ROC curve · Feyn Documentation

by: Chris Cave
(Feyn version 3.4.0 or newer)

There are many different metrics to evaluate a classification model: accuracy, precision, recall, F1 score etc. Each of these metrics require fixing a decision boundary. Above this boundary, the sample will be classified as True (positive) and below the sample will be classified as False (negative). Typically this boundary is called a threshold and is set at 0.5.

However, you can imagine situations where you, as an example, want a classifier that does not predict a positive class unless it is very sure in order to reduce the False Positive Rate.

Here you could increase the threshold from 0.5 to something much higher say 0.8.

In this case, the classifier would only predict positives when it was nearly certain, reducing the amount of negatives that are classified wrongly (False Positives). However, this may come at the cost of the classifier missing more of the actual positives (increasing False Negatives and thus reducing the True Positive Rate).

The receiver operating characteristic (ROC) captures how the classifier behaves at different thresholds. This gives a good indication where to make the best trade offs, and plotting it as a curve gives you a good visual representation of the classifier's performance.

This plot only works for classifiers, and will return a type error if you try to use it on a regressor.

Example

We first load a classification data set and train a classifier.

import feyn
import pandas as pd
from sklearn.datasets import load_breast_cancer


# Load into a pandas dataframe
breast_cancer = load_breast_cancer(as_frame=True)
data = breast_cancer.frame

# Train/test split
train, test = feyn.tools.split(data, ratio=[0.6, 0.4], stratify='target', random_state=666)

ql = feyn.QLattice()
models = ql.auto_run(
    data=train,
    output_name = 'target'
)

best = models[0]

Plotting the ROC curve

We use plot_roc_curve to plot a curve over the different False Positive Rates and True Positive Rates of the classifier at different thresholds.

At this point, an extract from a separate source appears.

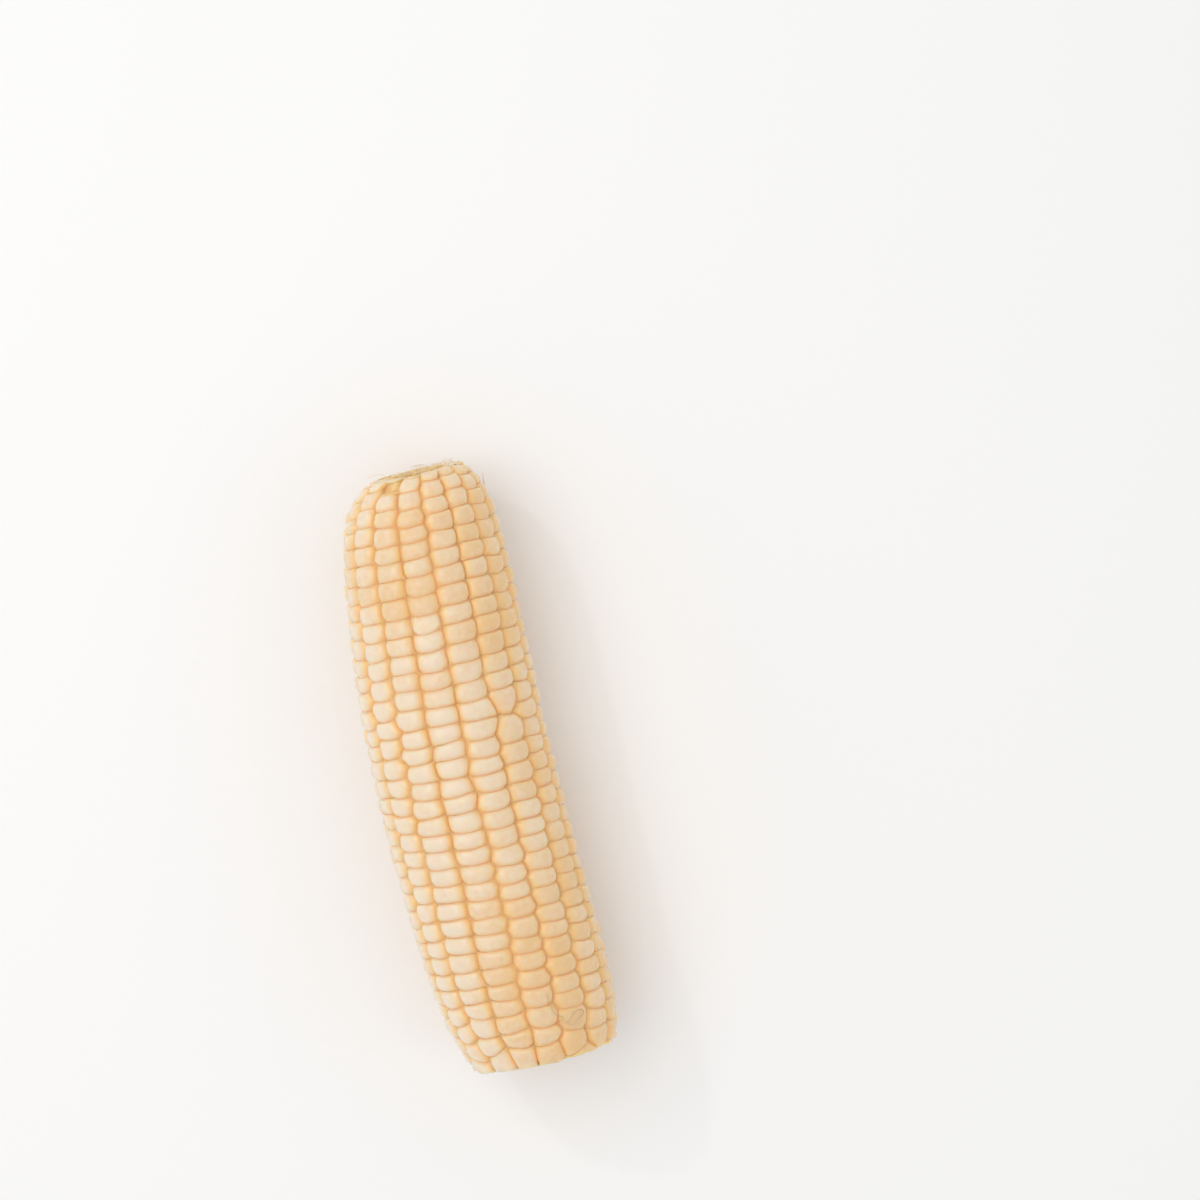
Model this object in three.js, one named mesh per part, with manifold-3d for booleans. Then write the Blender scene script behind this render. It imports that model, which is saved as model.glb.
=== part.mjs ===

To get an overall view of the model's performance, the AUC is a useful score that can be computed by integrating the Area Under the Curve of the ROC. Generally speaking higher is better, as a perfect classifier should be equal to 1.0.

We also show the AUC in the ROC curve

best.plot_roc_curve(train)

Plot showing the ROC curve

Adding a threshold to the ROC curve

We can plot a particular threshold on the curve and find out the metrics of the classifier (accurarcy, F1 score, Precision and recall) at this threshold

best.plot_roc_curve(train, threshold=0.5)

Plot showing the ROC curve with a custom threshold highlighted

Precision-Recall curve

In some cases, you may want to plot the curve for the Precision-Recall tradeoff as well. You can do that using the plot_pr_curve function, like this:

best.plot_pr_curve(train)

Plot showing the Precision-Recall curve

Where AP refers to the average precision.

Saving the plot

You can save the plot using the filename parameter. The plot is saved in the current working directory unless another path specifed.

best.plot_roc_curve(data=train, filename="feyn-plot")

If the extension is not specified then it is saved as a png file.

Location in `Feyn`

This function can also be found in feyn.plots module.

from feyn.plots import plot_roc_curve

y_true = train['target']
y_pred = best.predict(train)

plot_roc_curve(y_true, y_pred)